» **TASK REQUIREMENTS**
Your task is to extract the lines from the one holding "case_shell();" through the end of the material. Set them down exactly and add nothing.

— start RECORDED DATA —

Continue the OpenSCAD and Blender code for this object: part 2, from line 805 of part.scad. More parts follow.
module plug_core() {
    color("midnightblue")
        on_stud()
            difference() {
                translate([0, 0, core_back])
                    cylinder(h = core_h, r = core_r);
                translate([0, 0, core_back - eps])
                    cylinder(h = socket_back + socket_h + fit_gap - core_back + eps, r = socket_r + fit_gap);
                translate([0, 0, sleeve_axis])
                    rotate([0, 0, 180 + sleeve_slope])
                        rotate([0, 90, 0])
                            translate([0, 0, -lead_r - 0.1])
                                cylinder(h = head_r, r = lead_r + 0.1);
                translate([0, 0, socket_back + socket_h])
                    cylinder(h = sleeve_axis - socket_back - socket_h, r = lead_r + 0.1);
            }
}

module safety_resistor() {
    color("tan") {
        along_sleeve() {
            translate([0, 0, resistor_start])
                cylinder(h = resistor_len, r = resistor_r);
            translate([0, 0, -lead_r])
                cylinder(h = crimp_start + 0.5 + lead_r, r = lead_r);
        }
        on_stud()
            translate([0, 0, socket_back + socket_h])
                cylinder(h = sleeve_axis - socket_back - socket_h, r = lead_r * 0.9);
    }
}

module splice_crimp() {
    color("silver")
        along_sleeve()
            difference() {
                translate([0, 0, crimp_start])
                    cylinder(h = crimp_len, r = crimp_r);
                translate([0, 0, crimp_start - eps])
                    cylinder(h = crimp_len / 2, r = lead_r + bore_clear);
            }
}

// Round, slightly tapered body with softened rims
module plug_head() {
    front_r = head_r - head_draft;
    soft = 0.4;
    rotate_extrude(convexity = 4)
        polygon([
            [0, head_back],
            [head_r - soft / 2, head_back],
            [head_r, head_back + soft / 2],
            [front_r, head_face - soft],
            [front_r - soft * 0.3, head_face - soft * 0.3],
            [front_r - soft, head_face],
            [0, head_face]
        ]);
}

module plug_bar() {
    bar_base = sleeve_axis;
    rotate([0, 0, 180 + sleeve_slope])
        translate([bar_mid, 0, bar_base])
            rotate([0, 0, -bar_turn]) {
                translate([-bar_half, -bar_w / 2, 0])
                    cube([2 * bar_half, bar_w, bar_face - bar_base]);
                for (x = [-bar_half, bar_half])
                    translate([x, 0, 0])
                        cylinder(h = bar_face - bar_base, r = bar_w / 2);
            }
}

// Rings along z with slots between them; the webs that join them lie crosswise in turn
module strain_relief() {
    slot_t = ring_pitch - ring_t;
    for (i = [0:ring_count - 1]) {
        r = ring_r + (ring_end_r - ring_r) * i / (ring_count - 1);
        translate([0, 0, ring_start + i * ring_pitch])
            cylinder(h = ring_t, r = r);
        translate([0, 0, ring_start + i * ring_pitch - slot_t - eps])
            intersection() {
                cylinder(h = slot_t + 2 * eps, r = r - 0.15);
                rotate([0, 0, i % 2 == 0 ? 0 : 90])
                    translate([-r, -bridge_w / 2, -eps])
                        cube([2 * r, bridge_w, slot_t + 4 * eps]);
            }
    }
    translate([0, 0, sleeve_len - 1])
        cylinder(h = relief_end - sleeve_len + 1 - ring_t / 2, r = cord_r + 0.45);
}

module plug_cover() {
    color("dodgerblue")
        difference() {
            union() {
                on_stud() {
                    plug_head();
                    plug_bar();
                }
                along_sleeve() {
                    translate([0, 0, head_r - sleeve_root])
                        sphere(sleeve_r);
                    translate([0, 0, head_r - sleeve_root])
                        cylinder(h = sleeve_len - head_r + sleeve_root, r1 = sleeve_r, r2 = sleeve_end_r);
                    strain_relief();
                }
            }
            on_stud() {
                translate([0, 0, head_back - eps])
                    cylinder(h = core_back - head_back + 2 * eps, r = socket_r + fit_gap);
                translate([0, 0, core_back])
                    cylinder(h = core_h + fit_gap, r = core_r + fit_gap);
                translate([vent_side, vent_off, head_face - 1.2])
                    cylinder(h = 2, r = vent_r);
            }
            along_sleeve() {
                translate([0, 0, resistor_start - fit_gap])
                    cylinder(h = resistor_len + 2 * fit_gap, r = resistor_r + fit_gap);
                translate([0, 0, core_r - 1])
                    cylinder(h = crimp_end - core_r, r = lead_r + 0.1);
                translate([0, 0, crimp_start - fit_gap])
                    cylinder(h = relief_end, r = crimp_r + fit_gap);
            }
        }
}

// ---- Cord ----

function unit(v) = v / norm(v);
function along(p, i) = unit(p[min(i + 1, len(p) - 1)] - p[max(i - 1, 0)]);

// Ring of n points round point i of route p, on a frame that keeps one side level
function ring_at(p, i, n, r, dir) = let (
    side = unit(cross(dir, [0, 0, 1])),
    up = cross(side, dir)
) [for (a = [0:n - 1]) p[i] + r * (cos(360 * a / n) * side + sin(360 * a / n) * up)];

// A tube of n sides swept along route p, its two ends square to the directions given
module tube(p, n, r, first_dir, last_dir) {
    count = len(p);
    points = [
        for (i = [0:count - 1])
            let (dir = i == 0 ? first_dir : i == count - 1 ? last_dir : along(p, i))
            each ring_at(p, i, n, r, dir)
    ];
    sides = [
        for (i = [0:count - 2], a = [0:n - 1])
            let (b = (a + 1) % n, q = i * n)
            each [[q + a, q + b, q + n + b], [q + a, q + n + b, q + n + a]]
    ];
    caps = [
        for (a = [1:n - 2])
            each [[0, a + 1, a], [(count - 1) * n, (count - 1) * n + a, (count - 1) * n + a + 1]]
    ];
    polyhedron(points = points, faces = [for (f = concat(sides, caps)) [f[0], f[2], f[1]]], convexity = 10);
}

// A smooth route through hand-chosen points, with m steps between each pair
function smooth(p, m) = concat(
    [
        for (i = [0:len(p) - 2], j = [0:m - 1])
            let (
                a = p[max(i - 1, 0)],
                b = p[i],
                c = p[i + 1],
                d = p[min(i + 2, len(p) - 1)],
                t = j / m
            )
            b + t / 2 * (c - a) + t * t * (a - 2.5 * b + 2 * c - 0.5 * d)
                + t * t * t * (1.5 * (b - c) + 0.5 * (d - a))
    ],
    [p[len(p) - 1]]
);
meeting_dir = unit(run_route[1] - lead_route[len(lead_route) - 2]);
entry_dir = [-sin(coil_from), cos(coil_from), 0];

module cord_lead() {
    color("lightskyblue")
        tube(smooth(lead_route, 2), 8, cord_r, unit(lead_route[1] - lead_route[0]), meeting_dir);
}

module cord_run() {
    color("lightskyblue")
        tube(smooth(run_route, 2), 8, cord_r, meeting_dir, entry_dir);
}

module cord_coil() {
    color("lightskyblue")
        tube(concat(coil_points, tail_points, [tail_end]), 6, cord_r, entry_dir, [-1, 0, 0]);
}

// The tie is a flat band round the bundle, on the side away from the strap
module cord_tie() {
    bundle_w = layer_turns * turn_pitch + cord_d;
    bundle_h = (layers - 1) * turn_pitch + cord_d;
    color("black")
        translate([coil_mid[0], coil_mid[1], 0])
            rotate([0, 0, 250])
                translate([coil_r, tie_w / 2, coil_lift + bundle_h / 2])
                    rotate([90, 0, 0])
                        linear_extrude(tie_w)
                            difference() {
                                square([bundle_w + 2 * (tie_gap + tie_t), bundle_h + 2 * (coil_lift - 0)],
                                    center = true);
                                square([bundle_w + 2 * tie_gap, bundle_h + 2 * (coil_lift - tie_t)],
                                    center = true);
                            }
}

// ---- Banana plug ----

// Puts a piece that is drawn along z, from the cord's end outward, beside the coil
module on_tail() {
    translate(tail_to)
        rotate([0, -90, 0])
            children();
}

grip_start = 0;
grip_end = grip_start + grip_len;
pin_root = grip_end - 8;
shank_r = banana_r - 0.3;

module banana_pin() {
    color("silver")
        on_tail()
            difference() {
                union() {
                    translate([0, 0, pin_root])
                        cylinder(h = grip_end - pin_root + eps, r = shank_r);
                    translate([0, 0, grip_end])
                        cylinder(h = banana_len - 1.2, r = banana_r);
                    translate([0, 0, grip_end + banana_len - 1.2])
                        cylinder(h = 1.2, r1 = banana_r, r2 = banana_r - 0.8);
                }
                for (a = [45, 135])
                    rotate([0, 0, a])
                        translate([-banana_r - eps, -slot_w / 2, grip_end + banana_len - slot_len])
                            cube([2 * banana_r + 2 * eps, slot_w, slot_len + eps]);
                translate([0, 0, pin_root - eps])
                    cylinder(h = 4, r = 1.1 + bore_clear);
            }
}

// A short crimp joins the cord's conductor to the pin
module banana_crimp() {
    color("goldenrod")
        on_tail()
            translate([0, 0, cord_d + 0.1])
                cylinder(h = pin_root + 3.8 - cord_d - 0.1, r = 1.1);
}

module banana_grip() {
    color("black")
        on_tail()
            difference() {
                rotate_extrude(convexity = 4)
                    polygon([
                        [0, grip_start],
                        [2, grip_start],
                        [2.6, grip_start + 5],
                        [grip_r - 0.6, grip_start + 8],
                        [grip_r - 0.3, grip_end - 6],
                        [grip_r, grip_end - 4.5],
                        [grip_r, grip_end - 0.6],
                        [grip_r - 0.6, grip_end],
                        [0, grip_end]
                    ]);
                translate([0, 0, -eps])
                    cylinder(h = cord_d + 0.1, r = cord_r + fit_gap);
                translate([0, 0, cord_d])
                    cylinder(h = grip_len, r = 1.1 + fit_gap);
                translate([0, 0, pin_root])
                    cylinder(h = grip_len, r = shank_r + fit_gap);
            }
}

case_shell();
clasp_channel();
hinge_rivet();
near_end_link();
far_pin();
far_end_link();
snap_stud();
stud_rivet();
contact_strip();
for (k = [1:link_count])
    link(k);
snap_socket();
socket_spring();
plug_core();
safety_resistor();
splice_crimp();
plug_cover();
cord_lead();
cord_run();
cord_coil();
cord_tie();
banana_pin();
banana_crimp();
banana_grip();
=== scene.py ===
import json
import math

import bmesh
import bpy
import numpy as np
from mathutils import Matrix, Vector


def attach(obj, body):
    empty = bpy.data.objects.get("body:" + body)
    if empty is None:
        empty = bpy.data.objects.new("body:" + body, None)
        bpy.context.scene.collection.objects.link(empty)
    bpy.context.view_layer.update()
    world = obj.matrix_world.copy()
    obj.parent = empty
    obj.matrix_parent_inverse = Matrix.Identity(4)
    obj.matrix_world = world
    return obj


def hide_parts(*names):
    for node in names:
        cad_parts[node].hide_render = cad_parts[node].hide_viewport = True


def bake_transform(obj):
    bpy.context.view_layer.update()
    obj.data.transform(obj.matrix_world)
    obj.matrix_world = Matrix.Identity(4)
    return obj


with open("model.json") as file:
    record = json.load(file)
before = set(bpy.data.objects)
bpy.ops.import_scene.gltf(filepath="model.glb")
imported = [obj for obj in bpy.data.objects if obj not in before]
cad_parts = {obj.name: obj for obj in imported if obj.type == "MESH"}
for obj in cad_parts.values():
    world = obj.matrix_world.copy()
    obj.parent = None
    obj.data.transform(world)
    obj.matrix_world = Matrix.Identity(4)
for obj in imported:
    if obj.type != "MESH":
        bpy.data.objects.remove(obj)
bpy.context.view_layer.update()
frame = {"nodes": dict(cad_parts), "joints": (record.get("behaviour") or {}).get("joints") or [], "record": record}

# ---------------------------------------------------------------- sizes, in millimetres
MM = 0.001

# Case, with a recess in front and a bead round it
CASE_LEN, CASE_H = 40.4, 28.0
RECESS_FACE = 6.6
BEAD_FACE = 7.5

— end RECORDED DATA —

» **WRITTEN REPLY**
case_shell();
clasp_channel();
hinge_rivet();
near_end_link();
far_pin();
far_end_link();
snap_stud();
stud_rivet();
contact_strip();
for (k = [1:link_count])
    link(k);
snap_socket();
socket_spring();
plug_core();
safety_resistor();
splice_crimp();
plug_cover();
cord_lead();
cord_run();
cord_coil();
cord_tie();
banana_pin();
banana_crimp();
banana_grip();
=== scene.py ===
import json
import math

import bmesh
import bpy
import numpy as np
from mathutils import Matrix, Vector


def attach(obj, body):
    empty = bpy.data.objects.get("body:" + body)
    if empty is None:
        empty = bpy.data.objects.new("body:" + body, None)
        bpy.context.scene.collection.objects.link(empty)
    bpy.context.view_layer.update()
    world = obj.matrix_world.copy()
    obj.parent = empty
    obj.matrix_parent_inverse = Matrix.Identity(4)
    obj.matrix_world = world
    return obj


def hide_parts(*names):
    for node in names:
        cad_parts[node].hide_render = cad_parts[node].hide_viewport = True


def bake_transform(obj):
    bpy.context.view_layer.update()
    obj.data.transform(obj.matrix_world)
    obj.matrix_world = Matrix.Identity(4)
    return obj


with open("model.json") as file:
    record = json.load(file)
before = set(bpy.data.objects)
bpy.ops.import_scene.gltf(filepath="model.glb")
imported = [obj for obj in bpy.data.objects if obj not in before]
cad_parts = {obj.name: obj for obj in imported if obj.type == "MESH"}
for obj in cad_parts.values():
    world = obj.matrix_world.copy()
    obj.parent = None
    obj.data.transform(world)
    obj.matrix_world = Matrix.Identity(4)
for obj in imported:
    if obj.type != "MESH":
        bpy.data.objects.remove(obj)
bpy.context.view_layer.update()
frame = {"nodes": dict(cad_parts), "joints": (record.get("behaviour") or {}).get("joints") or [], "record": record}

# ---------------------------------------------------------------- sizes, in millimetres
MM = 0.001

# Case, with a recess in front and a bead round it
CASE_LEN, CASE_H = 40.4, 28.0
RECESS_FACE = 6.6
BEAD_FACE = 7.5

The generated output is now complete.